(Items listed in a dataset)
_ _ _ _ _ _ _

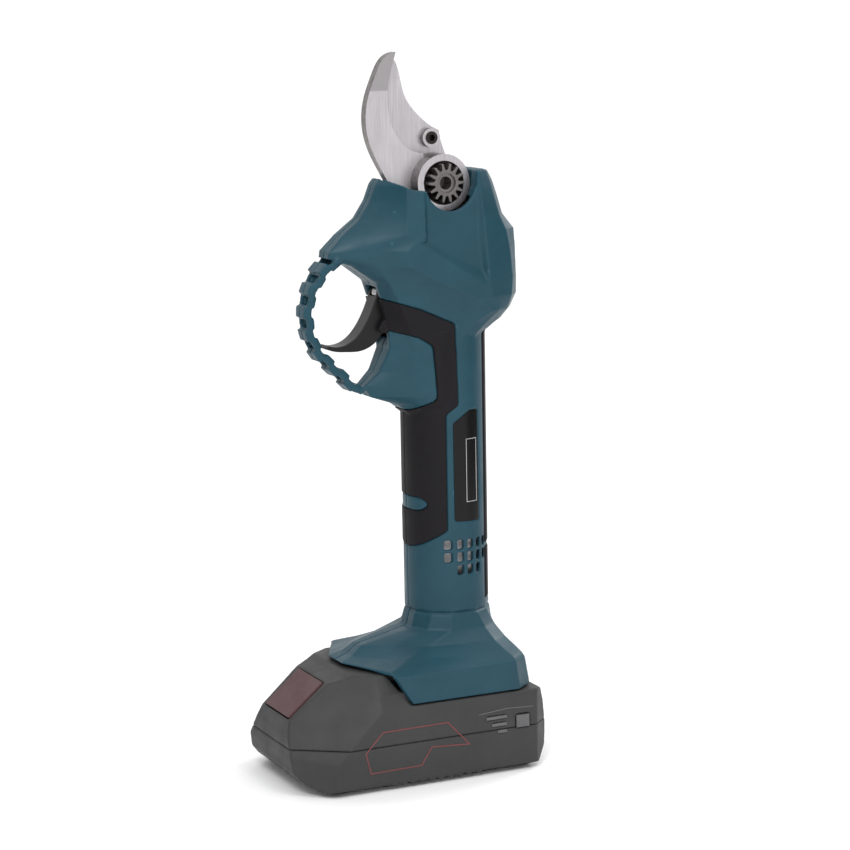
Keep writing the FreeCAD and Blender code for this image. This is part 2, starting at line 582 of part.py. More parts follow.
def make_grips():
    layer = casing_solid(GRIP_PROUD).cut(casing_solid(-GRIP_DEPTH))
    notch = prism_xz(TRIGGER_NOTCH, -TRIG_SLOT_W / 2 - 0.4, TRIG_SLOT_W / 2 + 0.4)
    front = layer.common(grip_region(GRIP_GAP)).common(box(-60, 20, -40, 40, 60, 230)).cut(notch)
    lips = fuse([prism_xz(SEAL, *SEAL_Y), prism_xz(SEAL, -SEAL_Y[1], -SEAL_Y[0])])
    front = front.fuse(lips.cut(casing_solid()))
    rear = layer.common(rear_grip_region(GRIP_GAP))
    near = front.common(box(-60, 20, -40, 0, 60, 230))
    far = front.common(box(-60, 20, 0, 40, 60, 230))
    return near, far, rear


def make_labels():
    layer = casing_solid(-0.1).cut(casing_solid(-LABEL_T)).common(label_region(0.15))
    return layer.common(box(-20, 20, -40, 0, 90, 190)), layer.common(box(-20, 20, 0, 40, 90, 190))


def make_casing_screws():
    out = []
    for x, z in SCREWS:
        reach = SCREW_REACH[SCREWS.index((x, z))]
        shank = rod_y(x, z, SCREW_R, -8, 9)
        head = rod_y(x, z, SCREW_R + 1.3, 9, reach)
        socket = rod_y(x, z, 1.1, reach - 1.4, reach + 1)
        out.append(fuse([shank, head]).cut(socket))
    return Part.makeCompound(out)


# ---------------------------------------------------------------- blades


def spline_face(runs, y):
    """Face in the plane Y = y bounded by splines and lines, each run starting where the last
    one ended."""
    edges = []
    for run in runs:
        points = [V(x, y, z) for x, z in run]
        if len(points) == 2:
            edges.append(Part.LineSegment(points[0], points[1]).toShape())
        else:
            curve = Part.BSplineCurve()
            curve.interpolate(points)
            edges.append(curve.toShape())
    return Part.Face(Part.Wire(edges))


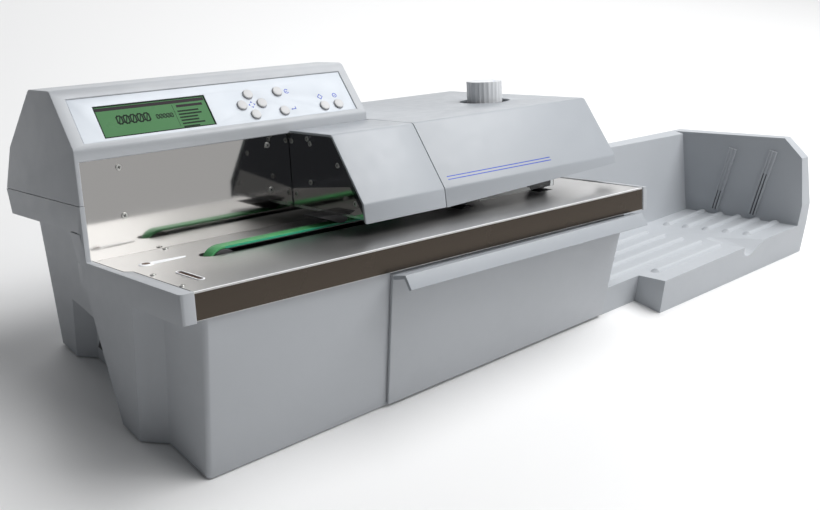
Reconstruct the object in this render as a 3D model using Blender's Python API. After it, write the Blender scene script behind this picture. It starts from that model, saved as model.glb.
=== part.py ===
"""Automatic desktop envelope opener: moulded base, sloping feed deck, control head, hinged cutter
cover, chip drawer and output tray.

Two frames are used. The machine frame is level: x runs along the feed, y towards the rear, z up,
and its zero is on the table below the deck's front left corner. The deck frame (u, v, w) is the
machine frame tilted back and to the right, with its zero on that corner. All sizes are in metres.
"""
import math

import bpy
import bmesh
from mathutils import Matrix, Vector

# ---- driving dimensions ---------------------------------------------------------------------
GAP = 0.0003              # clearance between pieces that touch
RUN = 0.0001              # radial clearance of a shaft in its hole

BACK_TILT = math.radians(13.6)
SIDE_TILT = math.radians(3.6)
CORNER_HEIGHT = 0.2135    # top of the deck's front left corner above the table

DECK_LENGTH = 0.645
DECK_DEPTH = 0.1972
SHEET = 0.0015
APRON = 0.028
WALL_HEIGHT = 0.1043      # registration wall above the deck

FLANGE = 0.0157           # how far the left flange stands out from the deck
BAND = 0.0285             # height of the flange and of the rear band
SEAM_W = 0.0599           # head and base meet at this height over the deck plane
REAR_V = 0.393            # rear edge of head and base
REAR_WALL_V = 0.364       # rear wall of the base below its band
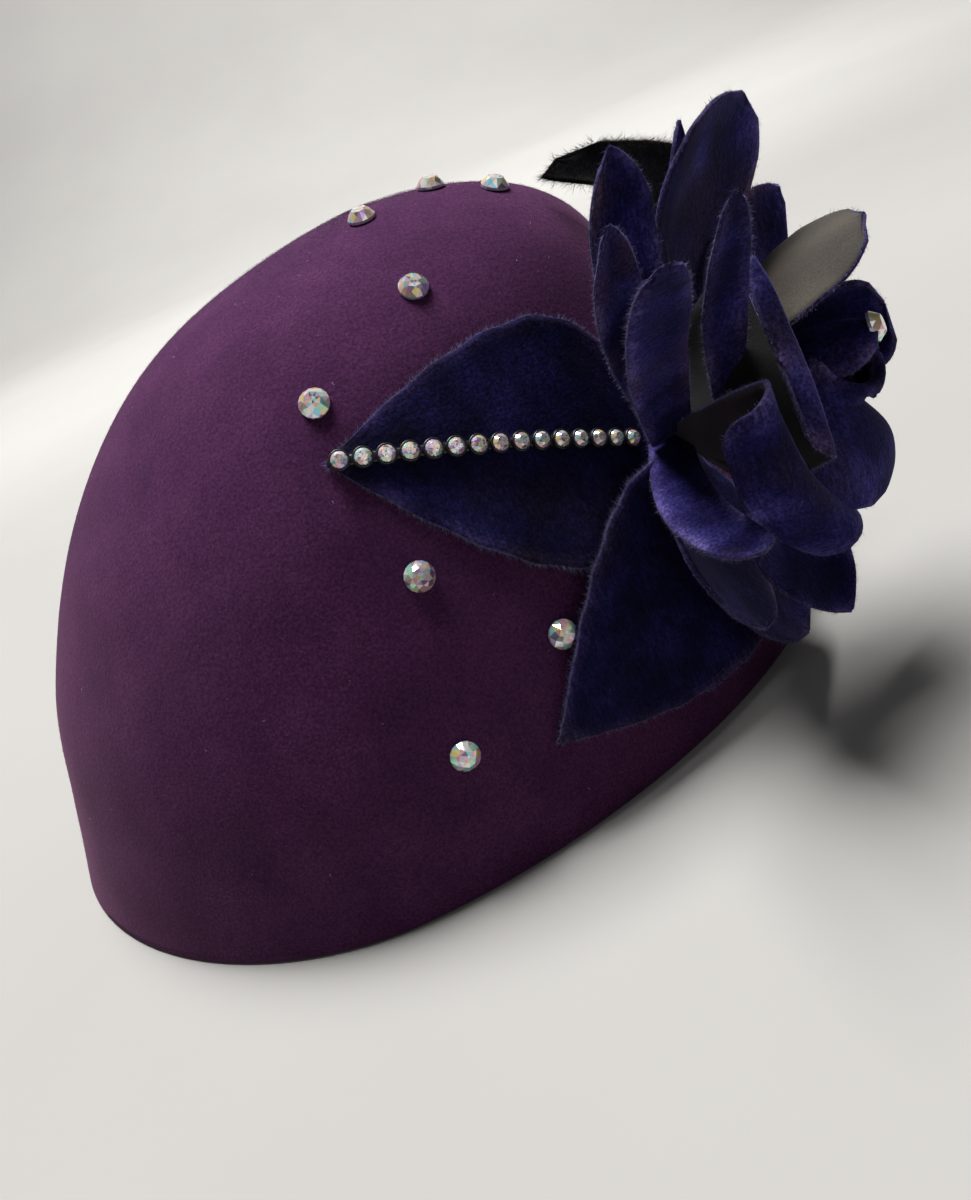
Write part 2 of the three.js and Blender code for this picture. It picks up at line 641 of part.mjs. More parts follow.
for (const petal of petals) laySheet(petal.name, petalGrid(petal), VELVET, velvet);

// Sets the hat down with the middle of its box over the origin
const box = new THREE.Box3().setFromObject(hat);
hat.position.set(-(box.min.x + box.max.x) / 2, -(box.min.y + box.max.y) / 2, -box.min.z);

export default hat;
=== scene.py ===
"""A blocked wool felt hat with a velvet rose, velvet leaves, cut stones and a stone chain.

Sizes in the tables and constants are in millimetres or are shares of a named size. The meshes are
in metres, in the frame of the solids.
"""

import logging
import math
from collections.abc import Sequence
from dataclasses import dataclass, field
from enum import Enum

import bmesh
import bpy
import numpy as np
from mathutils import Matrix, Vector


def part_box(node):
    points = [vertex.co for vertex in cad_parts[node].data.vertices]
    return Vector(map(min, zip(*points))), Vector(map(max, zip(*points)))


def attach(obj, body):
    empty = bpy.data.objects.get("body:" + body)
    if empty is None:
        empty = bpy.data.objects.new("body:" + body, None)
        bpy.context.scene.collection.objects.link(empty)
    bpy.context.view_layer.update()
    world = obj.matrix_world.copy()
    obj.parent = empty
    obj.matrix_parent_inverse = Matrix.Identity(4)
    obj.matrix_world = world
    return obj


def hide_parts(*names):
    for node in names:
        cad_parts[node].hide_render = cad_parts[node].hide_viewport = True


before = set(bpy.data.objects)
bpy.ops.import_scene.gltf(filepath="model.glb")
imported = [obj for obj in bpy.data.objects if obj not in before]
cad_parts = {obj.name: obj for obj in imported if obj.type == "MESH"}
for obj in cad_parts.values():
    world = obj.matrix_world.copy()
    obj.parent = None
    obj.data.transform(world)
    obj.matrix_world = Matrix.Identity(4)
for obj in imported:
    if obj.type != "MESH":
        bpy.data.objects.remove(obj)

log = logging.getLogger("hat")

MM = 0.001
ROOT_BODY = "root"
PLAIN_TINT = (1.0, 1.0, 1.0)
SAME_PLACE = 1e-6
SECTION_HALVINGS = 22
DROP_HALVINGS = 26

# The felt crown
RIM_LENGTH = 248.0
RIM_WIDTH = 198.0
CROWN_HEIGHT = 143.0
FELT = 2.2
WIDEST = 0.42
BLUNT_BACK = 1.8
BLUNT_FRONT = 1.75

# The velvet rose, whose place is degrees around the crown and a share of the way up
ROSE_AROUND = 323.0
ROSE_UP_CROWN = 0.392
ROSE_SUNK = 4.7
ROSE_AZIMUTH = -28.0
ROSE_TILT = 11.0
ROSE_RADIUS = 70.0
ROSE_DEPTH = 60.0
PETAL_WIDTH = 56.0
VELVET = 1.1
CORE_ROOT_RADIUS = 4.0
CORE_TIP_RADIUS = 3.0

# The leaves
LEAF_WIDTH = 59.0
LEAF_REST = 0.45
LEAF_CURL = 2.0
LEAF_OVERLAP = 4.0

# Stones and the chain of small stones
STONE = 7.2
STONE_DEPTH = 2.6
CHAIN_STONE = 4.0
CHAIN_STONE_DEPTH = 1.6
CHAIN_COUNT = 15
CHAIN_MARGIN = 2.5
BAND_WIDTH = 2.4
BAND_CUP = 4.6
BAND_THICK = 1.0
CLEARANCE = 0.3

# Where the seeds of repeated pieces start
FIRST_CHAIN_SEED = 40
FIRST_LEAF_SEED = 70

# Sections of the crown from the rim to the top: rise is a share of the height, lean and reach are
# shares of the rim's length and side is a share of its width.
CROWN_COLUMNS = ("rise", "lean", "reach", "side")
CROWN_ROWS = (
    (0.0, 0.0, 1.0, 1.0),
    (0.2, 0.015, 0.938, 0.978),
    (0.41, 0.023, 0.853, 0.9),
    (0.665, 0.051, 0.7, 0.741),
    (0.86, 0.092, 0.522, 0.531),
    (0.962, 0.12, 0.295, 0.274),
    (1.0, 0.139, 0.0, 0.0),
)


class Side(Enum):
    """Which side of a petal shows its woven backing."""

    NEITHER = "neither"
    OUTER = "outer"
    BOTH = "both"


@dataclass(frozen=True)
class PetalRow:
    """One petal: places in the rose as shares of its radius and depth, angles in degrees."""

    name: str
    root_around: float
    root_out: float
    root_up: float
    tip_around: float
    tip_out: float
    tip_up: float
    bow: float
    sway: float
    facing: float
    width: float
    cup: float
    roll: float
    point: float
    root_width: float
    widest: float
    lip: float
    lip_turn: float
    backing: Side = Side.NEITHER
    backing_finish: str = "backing"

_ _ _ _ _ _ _

• Job:
From the entries above, copy every line where the word "follow" shows up.

• Expected answer:
Keep writing the FreeCAD and Blender code for this image. This is part 2, starting at line 582 of part.py. More parts follow.
Write part 2 of the three.js and Blender code for this picture. It picks up at line 641 of part.mjs. More parts follow.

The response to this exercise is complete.